It is singular to what a great extent this is true in the history of democratic America, preËminently the land where the people have ruled and where the usurper of power has had, comparatively, no opportunity whatever. And yet it is not too much to say that the history of our nation may be suggested in a skeleton way by a mere list of names, as, for instance, the history of the fourteenth century in Europe might easily be sketched. While we are proud to proclaim that America has given all men an equal opportunity, that the most humble may rise to the proudest position known among us, it yet remains singular that in this land where the popular voice has ruled as nowhere else almost every national movement or phase of development may be signified by the name of one man.

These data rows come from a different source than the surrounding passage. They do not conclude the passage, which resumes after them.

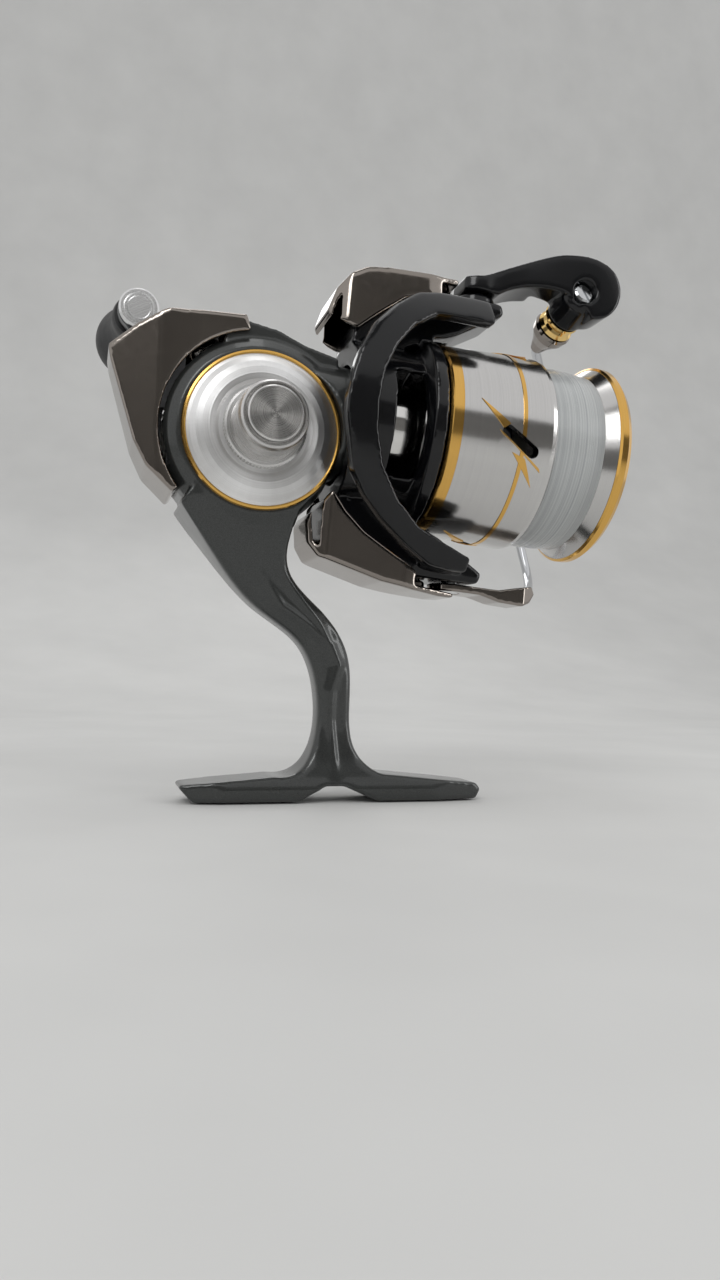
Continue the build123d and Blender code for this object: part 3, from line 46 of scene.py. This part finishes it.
# ---------------------------------------------------------------- the reel's own axes, in metres
AXIS_TILT = math.radians(4.0)       # the spool end dips
AXIS_HEIGHT = 80.8                  # main shaft above the foot, in mm
DRIVE_STATION, DRIVE_DROP = -17.0, 6.1
AHEAD = Vector((math.cos(AXIS_TILT), 0, -math.sin(AXIS_TILT)))
ABOVE = Vector((math.sin(AXIS_TILT), 0, math.cos(AXIS_TILT)))
ACROSS = Vector((0, 1, 0))
MAIN = Vector((0, 0, AXIS_HEIGHT)) * MM
DRIVE = MAIN + (AHEAD * DRIVE_STATION - ABOVE * DRIVE_DROP) * MM


# ---------------------------------------------------------------- materials
def node(tree, kind, **sockets):
    n = tree.nodes.new(kind)
    for key, value in sockets.items():
        if key in n.inputs:
            n.inputs[key].default_value = value
        else:
            setattr(n, key, value)
    return n


class Finish:
    """A principled material in object coordinates, with helpers for its procedural detail."""

    def __init__(self, name, base, metallic, rough, coat=0.0, coat_rough=0.05, ior=1.5, specular=0.5):
        self.m = bpy.data.materials.new(name)
        self.m.use_nodes = True
        self.t = self.m.node_tree
        self.t.nodes.clear()
        self.out = self.t.nodes.new("ShaderNodeOutputMaterial")
        self.p = self.t.nodes.new("ShaderNodeBsdfPrincipled")
        self.t.links.new(self.p.outputs[0], self.out.inputs[0])
        self.p.inputs["Base Color"].default_value = (*base, 1)
        self.p.inputs["Metallic"].default_value = metallic
        self.p.inputs["Roughness"].default_value = rough
        self.p.inputs["Coat Weight"].default_value = coat
        self.p.inputs["Coat Roughness"].default_value = coat_rough
        self.p.inputs["IOR"].default_value = ior
        self.p.inputs["Specular IOR Level"].default_value = specular
        self.co = self.t.nodes.new("ShaderNodeTexCoord").outputs["Object"]

    def link(self, a, b):
        self.t.links.new(a, b)

    def math(self, op, a, b=None):
        n = self.t.nodes.new("ShaderNodeMath")
        n.operation = op
        for i, v in enumerate((a, b)):
            if v is None:
                continue
            if isinstance(v, (int, float)):
                n.inputs[i].default_value = v
            else:
                self.link(v, n.inputs[i])
        return n.outputs[0]

    def vector(self, op, a, b=None, out=0):
        n = self.t.nodes.new("ShaderNodeVectorMath")
        n.operation = op
        for i, v in enumerate((a, b)):
            if v is None:
                continue
            if isinstance(v, (Vector, tuple)):
                n.inputs[i].default_value = v
            else:
                self.link(v, n.inputs[i])
        return n.outputs[out]

    def lathe(self, origin, axis):
        """Distance along and from an axis, in mm."""
        local = self.vector("SUBTRACT", self.co, origin)
        along = self.vector("DOT_PRODUCT", local, axis, out=1)
        away = self.vector("LENGTH", self.vector("CROSS_PRODUCT", local, axis), out=1)
        return self.math("MULTIPLY", along, 1000.0), self.math("MULTIPLY", away, 1000.0)

    def combine(self, x, y, z):
        n = self.t.nodes.new("ShaderNodeCombineXYZ")
        for i, v in enumerate((x, y, z)):
            if isinstance(v, (int, float)):
                n.inputs[i].default_value = v
            else:
                self.link(v, n.inputs[i])
        return n.outputs[0]

    def noise(self, scale, detail=3.0, rough=0.55, co=None):
        n = node(self.t, "ShaderNodeTexNoise", Scale=scale, Detail=detail, Roughness=rough)
        self.link(co or self.co, n.inputs["Vector"])
        return n.outputs["Fac"]

    def spread(self, value, low, high):
        n = node(self.t, "ShaderNodeMapRange")
        n.inputs["From Min"].default_value = 0.25
        n.inputs["From Max"].default_value = 0.75
        n.inputs["To Min"].default_value = low
        n.inputs["To Max"].default_value = high
        self.link(value, n.inputs["Value"])
        return n.outputs[0]

    def colour(self, value, low, high):
        n = self.t.nodes.new("ShaderNodeMix")
        n.data_type = "RGBA"
        n.inputs[6].default_value = (*low, 1)
        n.inputs[7].default_value = (*high, 1)
        self.link(self.spread(value, 0.0, 1.0), n.inputs[0])
        self.link(n.outputs[2], self.p.inputs["Base Color"])

    def roughness(self, value, low, high):
        self.link(self.spread(value, low, high), self.p.inputs["Roughness"])

    def bump(self, height, distance, strength=1.0, below=None):
        n = self.t.nodes.new("ShaderNodeBump")
        n.inputs["Distance"].default_value = distance * MM
        n.inputs["Strength"].default_value = strength
        self.link(height, n.inputs["Height"])
        if below is not None:
            self.link(below, n.inputs["Normal"])
        self.link(n.outputs[0], self.p.inputs["Normal"])
        return n.outputs[0]


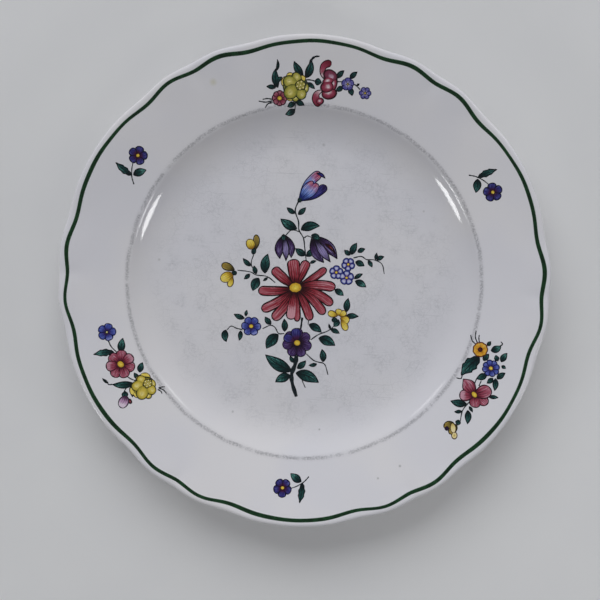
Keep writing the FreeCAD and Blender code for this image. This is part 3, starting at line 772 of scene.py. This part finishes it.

This comes with appealing force to one who has attempted to make a catalogue of the men who have in a personal sense led the Star of Empire across this continent; men who have, in a way, pooled issues with their country in the mutual hope of personal advantage and national advance. It then becomes plain to the investigator, if he never realized it before, that, at times, the nation has waited, even halted in its progress, for a single man, or a set of men, to plan what may have seemed an entirely selfish adventure and which yet has proved to be a great national advantage. In certain instances there was a clear and fair understanding between such promoters and the reigning administration, looking toward mutual benefit. At times the movement was in direct defiance of law and order, with a resulting effect of immeasurable moment for good. Again, there may have been no thought of national welfare or extension; personal gain and success may have been the only end; and the resultant may have been a powerful national stimulus.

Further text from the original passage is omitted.